В этот миг вышедший на палубу Андрюха удивленно произнес:

— Е-мое! Радуга! Смотрите, радуга!

Татьяна и Олег удивленно подняли глаза и увидели, что над проливом с одного берега на другой цветным коромыслом легла радуга — уперлась концами в Кубань и Крым. Они залюбовались ею. И Мирову даже пришло на ум: радуга — это дорога в рай.

Паром уже прошел половину пути. Затерялся где-то вдали крымский берег. Впереди виднелись железные баки элеватора порта «Кавказ». В этот момент Олег еще раз оглянулся в сторону радуги. Но ее уже не было.

Над гладью пролива белым миражом повис новый мост.

Миров разглядел величественную ажурную арку, под которой медленно-медленно прошел черно-белый огромный, как айсберг, океанский лайнер. Изумленный, он тихо сказал Татьяне:

— Взгляни туда! У меня видение!

Она посмотрела. И ахнула.

— Это же Крымский мост!..

 

Журнальный вариант. Окончание. Начало в № 6.

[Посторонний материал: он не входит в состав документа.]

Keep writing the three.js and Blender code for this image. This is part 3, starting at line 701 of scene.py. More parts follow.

1 Костница (синоним лат. слова оссуарий) — место или же здание для хранения скелетированных останков.

2 Гiднiсть — достоинство (укр.).

3 Перемога — победа (укр.).

4 О Януковиче.

5 Суржик — разговорная смесь русского и украинского языков.

6 «Украина превыше всего» (укр.).

7 Внимание! Внимание! Внимание! (укр.)

8 Щирый — подлинный, настоящий.

9 Державна автомобiльна iнспекцiя, ДАИ — государственная автоинспекция (укр.).

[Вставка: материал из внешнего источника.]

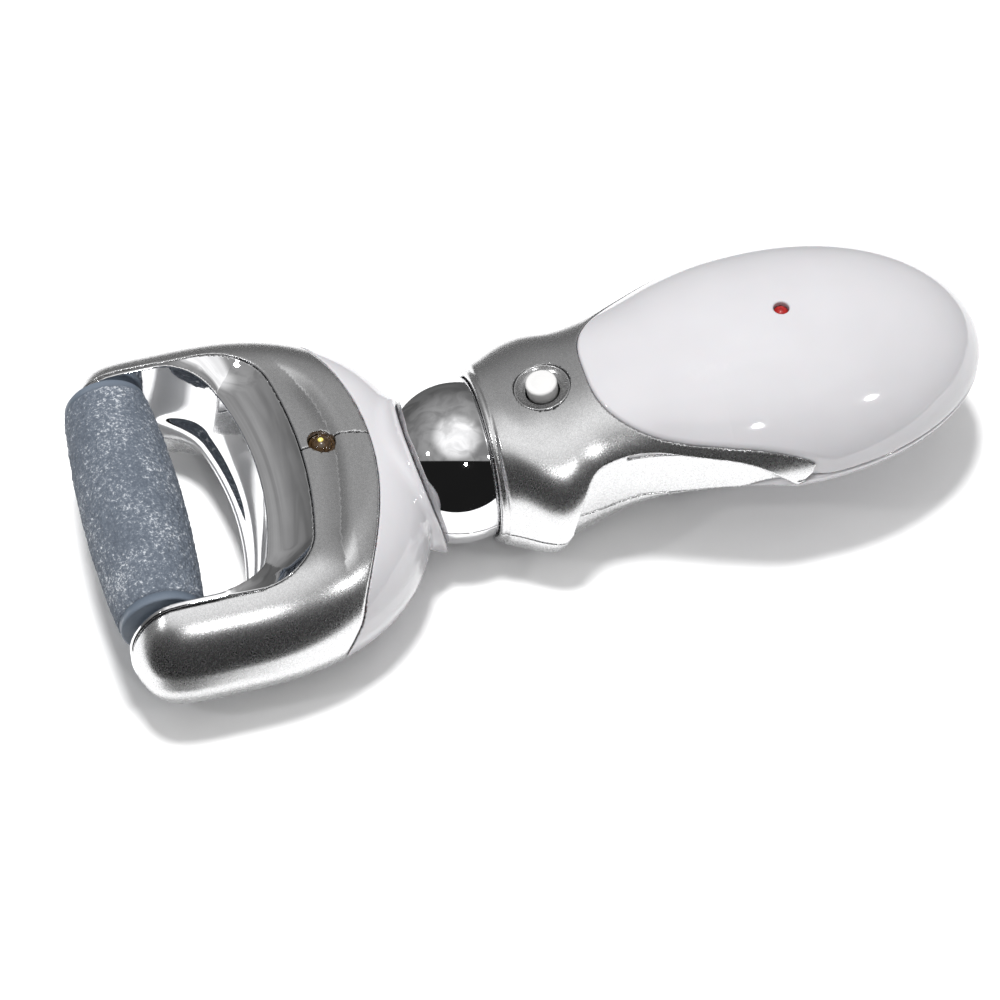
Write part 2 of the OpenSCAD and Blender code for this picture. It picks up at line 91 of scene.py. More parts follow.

10 Слово «гарем» пришло в русский язык через французский из арабского «харам» — «запретный, недоступный».

11 Пентагон — неофициальное название здания Верховного Совета Автономной Республики Крым в Симферополе.

 


Александр Алексеевич Лапин родился в 1952 году в станице Прохладной Кабардино-Балкарской АССР. Окончил факультет журналистики Казахского государственного университета. Работал журналистом в Казахстане. С 1986 го­да — в «Комсомольской правде», где прошел путь от корреспондента до 1-го заместителя генерального директора. Председатель совета директоров издательства «Евразия-пресс-ХХI век». Автор многих книг прозы, публицистики. Лауреат ряда литературных премий, а также премии Правительства РФ в сфере СМИ. Член Союза писателей России. Живет в Воронеже.